LISTING:
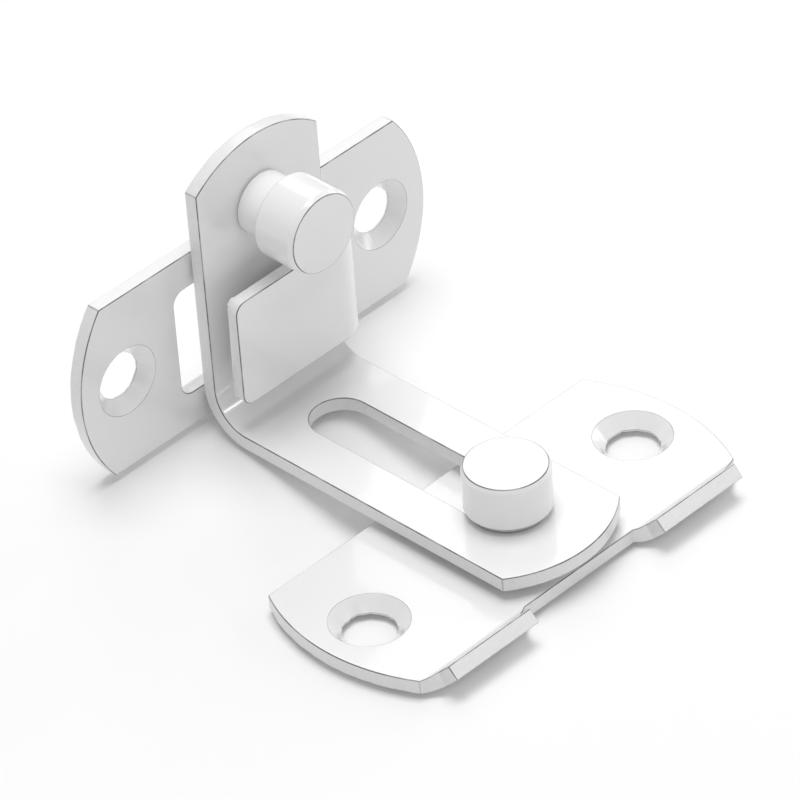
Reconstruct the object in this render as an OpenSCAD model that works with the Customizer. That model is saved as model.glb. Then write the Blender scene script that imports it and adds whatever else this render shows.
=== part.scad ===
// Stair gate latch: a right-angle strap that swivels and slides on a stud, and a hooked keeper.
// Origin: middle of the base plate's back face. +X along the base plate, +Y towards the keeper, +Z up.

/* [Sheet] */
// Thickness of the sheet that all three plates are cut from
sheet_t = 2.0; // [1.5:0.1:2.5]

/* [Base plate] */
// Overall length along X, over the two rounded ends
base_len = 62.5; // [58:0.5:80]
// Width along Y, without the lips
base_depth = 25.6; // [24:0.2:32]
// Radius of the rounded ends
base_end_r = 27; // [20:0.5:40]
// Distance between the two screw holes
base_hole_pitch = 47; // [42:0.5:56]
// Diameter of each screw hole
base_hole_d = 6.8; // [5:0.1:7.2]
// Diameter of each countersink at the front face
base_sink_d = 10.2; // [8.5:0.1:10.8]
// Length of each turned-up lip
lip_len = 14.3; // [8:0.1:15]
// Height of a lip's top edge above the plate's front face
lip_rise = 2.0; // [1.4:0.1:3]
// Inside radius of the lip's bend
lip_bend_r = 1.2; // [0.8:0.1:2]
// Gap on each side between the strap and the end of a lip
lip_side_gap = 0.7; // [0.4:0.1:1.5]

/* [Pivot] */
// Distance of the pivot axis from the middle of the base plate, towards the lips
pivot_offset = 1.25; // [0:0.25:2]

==

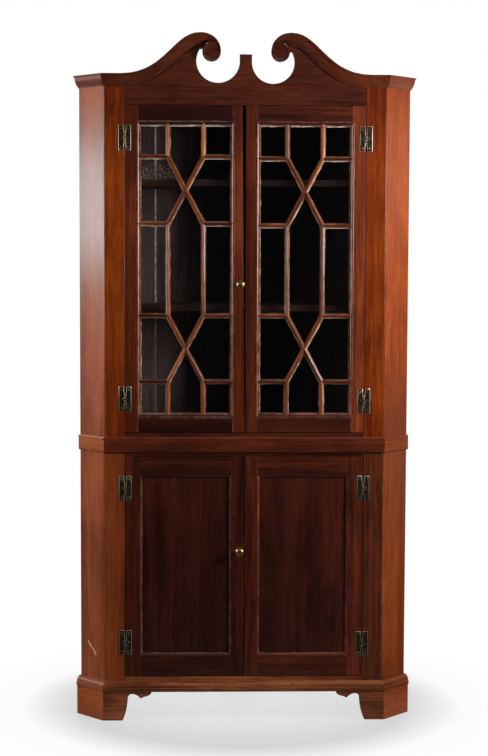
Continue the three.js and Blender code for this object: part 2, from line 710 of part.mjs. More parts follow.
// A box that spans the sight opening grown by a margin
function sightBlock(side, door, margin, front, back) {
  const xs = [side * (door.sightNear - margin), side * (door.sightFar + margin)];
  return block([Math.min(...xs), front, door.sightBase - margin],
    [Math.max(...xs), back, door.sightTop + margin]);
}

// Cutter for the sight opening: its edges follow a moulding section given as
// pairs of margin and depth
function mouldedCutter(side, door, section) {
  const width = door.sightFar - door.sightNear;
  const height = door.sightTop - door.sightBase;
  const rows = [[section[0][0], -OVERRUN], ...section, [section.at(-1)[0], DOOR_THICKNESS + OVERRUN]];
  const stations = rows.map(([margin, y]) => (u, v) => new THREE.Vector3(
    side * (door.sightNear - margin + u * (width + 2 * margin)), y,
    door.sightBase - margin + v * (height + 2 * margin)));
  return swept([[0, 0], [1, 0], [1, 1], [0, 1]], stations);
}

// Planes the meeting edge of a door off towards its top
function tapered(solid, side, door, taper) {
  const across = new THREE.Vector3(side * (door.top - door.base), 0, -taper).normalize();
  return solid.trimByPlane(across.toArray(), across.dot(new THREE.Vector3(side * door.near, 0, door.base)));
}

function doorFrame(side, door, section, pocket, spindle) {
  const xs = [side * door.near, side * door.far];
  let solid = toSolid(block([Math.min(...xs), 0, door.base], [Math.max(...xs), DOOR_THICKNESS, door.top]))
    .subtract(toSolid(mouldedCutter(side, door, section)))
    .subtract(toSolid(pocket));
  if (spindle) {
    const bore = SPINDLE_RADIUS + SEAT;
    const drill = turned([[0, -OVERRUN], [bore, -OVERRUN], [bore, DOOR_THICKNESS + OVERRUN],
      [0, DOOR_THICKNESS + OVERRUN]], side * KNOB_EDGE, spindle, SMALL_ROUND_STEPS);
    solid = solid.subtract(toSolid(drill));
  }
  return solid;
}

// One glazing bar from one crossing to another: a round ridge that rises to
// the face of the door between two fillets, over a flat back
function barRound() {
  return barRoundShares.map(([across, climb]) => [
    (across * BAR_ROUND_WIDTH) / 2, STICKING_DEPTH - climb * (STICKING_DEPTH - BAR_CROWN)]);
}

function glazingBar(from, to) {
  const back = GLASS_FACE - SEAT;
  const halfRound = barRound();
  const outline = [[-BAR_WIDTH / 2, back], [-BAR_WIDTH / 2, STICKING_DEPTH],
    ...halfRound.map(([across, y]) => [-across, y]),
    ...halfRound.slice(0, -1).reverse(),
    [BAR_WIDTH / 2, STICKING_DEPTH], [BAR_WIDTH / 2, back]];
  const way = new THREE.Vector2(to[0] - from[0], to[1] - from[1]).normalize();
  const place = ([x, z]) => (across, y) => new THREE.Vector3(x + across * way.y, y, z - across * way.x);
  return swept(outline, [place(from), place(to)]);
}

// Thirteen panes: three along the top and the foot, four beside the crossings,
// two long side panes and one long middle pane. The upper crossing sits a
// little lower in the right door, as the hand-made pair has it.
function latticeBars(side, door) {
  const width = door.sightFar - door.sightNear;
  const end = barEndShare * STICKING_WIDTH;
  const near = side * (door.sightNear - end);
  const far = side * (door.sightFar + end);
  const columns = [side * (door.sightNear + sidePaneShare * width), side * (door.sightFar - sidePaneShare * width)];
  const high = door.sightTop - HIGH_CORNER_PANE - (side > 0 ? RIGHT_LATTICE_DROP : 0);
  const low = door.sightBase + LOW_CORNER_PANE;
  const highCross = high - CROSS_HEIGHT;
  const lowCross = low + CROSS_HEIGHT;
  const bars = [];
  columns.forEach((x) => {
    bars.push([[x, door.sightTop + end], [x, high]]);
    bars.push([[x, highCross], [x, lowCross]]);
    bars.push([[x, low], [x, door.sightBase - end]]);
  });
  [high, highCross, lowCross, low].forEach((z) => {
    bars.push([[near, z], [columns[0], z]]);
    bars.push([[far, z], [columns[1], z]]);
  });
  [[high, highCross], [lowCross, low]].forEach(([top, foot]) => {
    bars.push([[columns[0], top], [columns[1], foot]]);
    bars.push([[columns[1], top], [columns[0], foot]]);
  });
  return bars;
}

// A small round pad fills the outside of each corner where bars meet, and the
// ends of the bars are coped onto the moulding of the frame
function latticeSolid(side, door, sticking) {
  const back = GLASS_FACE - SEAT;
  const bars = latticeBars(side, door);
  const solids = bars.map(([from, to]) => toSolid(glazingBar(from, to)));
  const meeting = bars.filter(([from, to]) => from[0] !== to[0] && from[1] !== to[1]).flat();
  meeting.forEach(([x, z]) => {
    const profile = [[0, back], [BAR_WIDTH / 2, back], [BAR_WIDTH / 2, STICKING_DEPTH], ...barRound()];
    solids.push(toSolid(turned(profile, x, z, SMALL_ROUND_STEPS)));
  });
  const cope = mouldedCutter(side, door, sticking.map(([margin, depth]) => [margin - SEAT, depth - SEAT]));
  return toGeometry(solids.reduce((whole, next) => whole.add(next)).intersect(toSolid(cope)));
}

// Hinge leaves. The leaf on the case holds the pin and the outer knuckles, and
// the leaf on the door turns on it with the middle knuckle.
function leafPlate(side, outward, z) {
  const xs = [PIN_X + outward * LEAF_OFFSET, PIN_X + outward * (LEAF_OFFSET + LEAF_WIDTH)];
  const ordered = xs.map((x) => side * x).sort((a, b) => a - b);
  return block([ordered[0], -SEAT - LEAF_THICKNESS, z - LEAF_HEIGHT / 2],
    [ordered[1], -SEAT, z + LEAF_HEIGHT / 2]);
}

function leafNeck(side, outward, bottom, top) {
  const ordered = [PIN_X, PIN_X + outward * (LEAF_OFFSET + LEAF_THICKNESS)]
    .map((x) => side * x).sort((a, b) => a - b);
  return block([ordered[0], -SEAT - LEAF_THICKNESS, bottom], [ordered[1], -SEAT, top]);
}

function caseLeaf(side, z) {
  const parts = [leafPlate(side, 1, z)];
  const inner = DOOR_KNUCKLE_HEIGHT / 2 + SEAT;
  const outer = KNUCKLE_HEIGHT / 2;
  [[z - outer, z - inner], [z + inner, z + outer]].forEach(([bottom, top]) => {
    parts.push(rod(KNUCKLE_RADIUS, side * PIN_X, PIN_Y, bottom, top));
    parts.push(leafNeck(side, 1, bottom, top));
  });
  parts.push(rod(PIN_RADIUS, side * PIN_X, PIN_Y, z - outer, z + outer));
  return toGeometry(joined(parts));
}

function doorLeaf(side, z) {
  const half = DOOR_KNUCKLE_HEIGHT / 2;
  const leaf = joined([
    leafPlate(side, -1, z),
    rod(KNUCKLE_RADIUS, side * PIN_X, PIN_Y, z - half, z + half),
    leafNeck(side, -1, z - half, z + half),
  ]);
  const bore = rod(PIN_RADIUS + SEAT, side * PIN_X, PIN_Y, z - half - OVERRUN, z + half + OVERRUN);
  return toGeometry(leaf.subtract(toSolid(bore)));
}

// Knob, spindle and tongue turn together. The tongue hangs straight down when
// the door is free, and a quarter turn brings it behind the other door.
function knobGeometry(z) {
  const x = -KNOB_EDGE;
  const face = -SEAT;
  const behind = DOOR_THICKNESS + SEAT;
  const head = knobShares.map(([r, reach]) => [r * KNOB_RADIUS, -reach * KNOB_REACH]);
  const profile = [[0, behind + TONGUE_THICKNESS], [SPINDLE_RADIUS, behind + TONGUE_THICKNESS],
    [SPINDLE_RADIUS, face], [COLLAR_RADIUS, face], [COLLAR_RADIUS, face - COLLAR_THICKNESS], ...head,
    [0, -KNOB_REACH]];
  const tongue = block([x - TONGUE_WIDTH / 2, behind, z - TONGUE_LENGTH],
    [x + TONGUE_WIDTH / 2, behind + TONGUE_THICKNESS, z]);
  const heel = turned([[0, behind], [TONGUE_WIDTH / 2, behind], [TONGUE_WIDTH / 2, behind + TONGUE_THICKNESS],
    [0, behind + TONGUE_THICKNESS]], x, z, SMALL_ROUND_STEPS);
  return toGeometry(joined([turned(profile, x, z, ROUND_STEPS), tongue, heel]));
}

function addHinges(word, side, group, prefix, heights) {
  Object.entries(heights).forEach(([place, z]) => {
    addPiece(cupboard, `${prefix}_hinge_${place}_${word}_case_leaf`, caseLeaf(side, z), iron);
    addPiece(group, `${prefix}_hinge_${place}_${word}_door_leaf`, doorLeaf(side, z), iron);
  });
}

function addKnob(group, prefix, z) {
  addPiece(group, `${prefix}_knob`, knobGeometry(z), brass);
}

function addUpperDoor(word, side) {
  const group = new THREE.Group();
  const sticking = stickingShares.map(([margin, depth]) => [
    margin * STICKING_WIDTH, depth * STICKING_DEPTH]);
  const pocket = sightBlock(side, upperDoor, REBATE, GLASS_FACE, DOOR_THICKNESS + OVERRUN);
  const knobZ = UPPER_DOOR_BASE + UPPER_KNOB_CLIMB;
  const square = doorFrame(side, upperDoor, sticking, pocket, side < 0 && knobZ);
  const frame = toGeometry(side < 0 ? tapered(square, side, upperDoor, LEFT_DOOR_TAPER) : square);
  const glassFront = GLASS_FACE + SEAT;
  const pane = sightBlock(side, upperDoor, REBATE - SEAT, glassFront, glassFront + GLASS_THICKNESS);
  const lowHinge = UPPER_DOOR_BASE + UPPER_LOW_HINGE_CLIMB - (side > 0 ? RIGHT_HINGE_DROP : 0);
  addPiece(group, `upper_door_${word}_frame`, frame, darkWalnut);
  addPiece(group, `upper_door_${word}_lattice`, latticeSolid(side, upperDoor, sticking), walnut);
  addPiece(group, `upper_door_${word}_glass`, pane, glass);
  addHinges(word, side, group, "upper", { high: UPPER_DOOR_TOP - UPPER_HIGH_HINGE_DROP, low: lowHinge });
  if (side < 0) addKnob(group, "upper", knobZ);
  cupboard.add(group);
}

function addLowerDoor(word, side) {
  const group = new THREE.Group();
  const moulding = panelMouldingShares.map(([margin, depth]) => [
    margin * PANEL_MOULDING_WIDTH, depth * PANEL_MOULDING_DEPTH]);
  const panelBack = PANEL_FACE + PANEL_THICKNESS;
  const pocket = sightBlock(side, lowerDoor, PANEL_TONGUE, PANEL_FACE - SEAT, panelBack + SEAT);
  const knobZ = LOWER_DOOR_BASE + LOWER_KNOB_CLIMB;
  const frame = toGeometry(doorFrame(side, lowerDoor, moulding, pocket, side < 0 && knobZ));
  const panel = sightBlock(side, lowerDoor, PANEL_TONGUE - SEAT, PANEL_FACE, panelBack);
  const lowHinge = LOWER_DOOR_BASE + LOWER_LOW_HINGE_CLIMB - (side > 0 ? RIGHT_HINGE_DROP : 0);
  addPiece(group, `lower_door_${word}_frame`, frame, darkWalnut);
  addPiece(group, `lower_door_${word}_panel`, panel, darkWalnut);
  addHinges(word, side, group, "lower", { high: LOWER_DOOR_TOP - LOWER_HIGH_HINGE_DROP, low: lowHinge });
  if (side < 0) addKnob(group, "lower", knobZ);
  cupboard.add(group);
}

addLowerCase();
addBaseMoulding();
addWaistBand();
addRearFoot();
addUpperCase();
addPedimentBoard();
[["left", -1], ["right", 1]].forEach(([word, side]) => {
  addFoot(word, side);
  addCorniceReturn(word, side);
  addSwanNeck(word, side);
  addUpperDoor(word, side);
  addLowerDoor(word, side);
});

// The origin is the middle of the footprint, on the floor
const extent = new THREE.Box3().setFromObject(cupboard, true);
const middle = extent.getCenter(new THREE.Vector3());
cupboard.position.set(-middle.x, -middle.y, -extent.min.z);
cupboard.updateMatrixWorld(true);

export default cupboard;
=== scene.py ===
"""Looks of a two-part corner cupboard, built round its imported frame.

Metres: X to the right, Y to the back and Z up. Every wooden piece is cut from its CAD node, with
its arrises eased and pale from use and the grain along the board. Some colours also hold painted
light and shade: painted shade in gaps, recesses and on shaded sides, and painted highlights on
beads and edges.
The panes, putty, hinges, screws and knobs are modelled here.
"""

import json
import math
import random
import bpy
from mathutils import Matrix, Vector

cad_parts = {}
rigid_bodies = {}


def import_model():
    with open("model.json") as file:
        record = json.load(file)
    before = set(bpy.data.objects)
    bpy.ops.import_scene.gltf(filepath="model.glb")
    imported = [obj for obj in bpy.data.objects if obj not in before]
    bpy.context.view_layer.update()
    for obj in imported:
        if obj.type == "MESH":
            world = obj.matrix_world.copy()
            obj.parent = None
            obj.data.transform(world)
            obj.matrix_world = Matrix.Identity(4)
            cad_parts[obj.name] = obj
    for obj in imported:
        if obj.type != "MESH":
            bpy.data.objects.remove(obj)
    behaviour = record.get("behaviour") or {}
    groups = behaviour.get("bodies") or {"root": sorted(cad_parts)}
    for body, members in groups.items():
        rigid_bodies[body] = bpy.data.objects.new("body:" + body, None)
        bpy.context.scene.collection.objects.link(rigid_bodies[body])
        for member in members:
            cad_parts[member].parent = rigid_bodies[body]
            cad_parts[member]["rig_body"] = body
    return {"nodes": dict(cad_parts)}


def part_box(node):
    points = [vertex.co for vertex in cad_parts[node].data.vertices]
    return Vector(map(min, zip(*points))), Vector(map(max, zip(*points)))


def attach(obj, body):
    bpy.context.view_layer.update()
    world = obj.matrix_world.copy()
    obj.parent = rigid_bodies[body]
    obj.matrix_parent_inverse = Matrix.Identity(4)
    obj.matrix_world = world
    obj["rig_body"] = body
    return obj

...

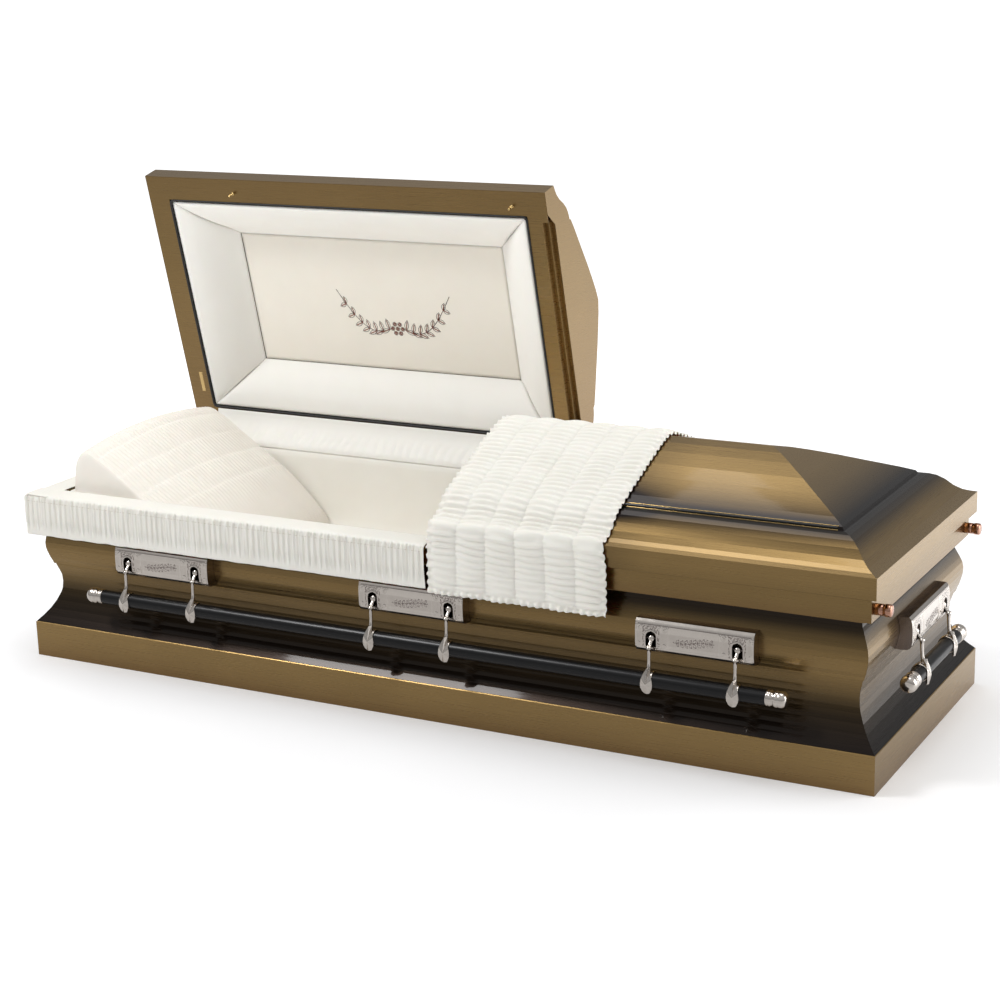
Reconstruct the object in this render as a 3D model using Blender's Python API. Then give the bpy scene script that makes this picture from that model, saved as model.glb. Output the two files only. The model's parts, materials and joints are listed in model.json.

DIRECTIVE:
Using the data above, reproduce exactly the lines from the line that contains "Reconstruct the object in this render as an" through the line that contains "pivot_offset = 1.25; // [0:0.25:2]", including both.

SOLUTION TO THIS EXERCISE:
Reconstruct the object in this render as an OpenSCAD model that works with the Customizer. That model is saved as model.glb. Then write the Blender scene script that imports it and adds whatever else this render shows.
=== part.scad ===
// Stair gate latch: a right-angle strap that swivels and slides on a stud, and a hooked keeper.
// Origin: middle of the base plate's back face. +X along the base plate, +Y towards the keeper, +Z up.

/* [Sheet] */
// Thickness of the sheet that all three plates are cut from
sheet_t = 2.0; // [1.5:0.1:2.5]

/* [Base plate] */
// Overall length along X, over the two rounded ends
base_len = 62.5; // [58:0.5:80]
// Width along Y, without the lips
base_depth = 25.6; // [24:0.2:32]
// Radius of the rounded ends
base_end_r = 27; // [20:0.5:40]
// Distance between the two screw holes
base_hole_pitch = 47; // [42:0.5:56]
// Diameter of each screw hole
base_hole_d = 6.8; // [5:0.1:7.2]
// Diameter of each countersink at the front face
base_sink_d = 10.2; // [8.5:0.1:10.8]
// Length of each turned-up lip
lip_len = 14.3; // [8:0.1:15]
// Height of a lip's top edge above the plate's front face
lip_rise = 2.0; // [1.4:0.1:3]
// Inside radius of the lip's bend
lip_bend_r = 1.2; // [0.8:0.1:2]
// Gap on each side between the strap and the end of a lip
lip_side_gap = 0.7; // [0.4:0.1:1.5]

/* [Pivot] */
// Distance of the pivot axis from the middle of the base plate, towards the lips
pivot_offset = 1.25; // [0:0.25:2]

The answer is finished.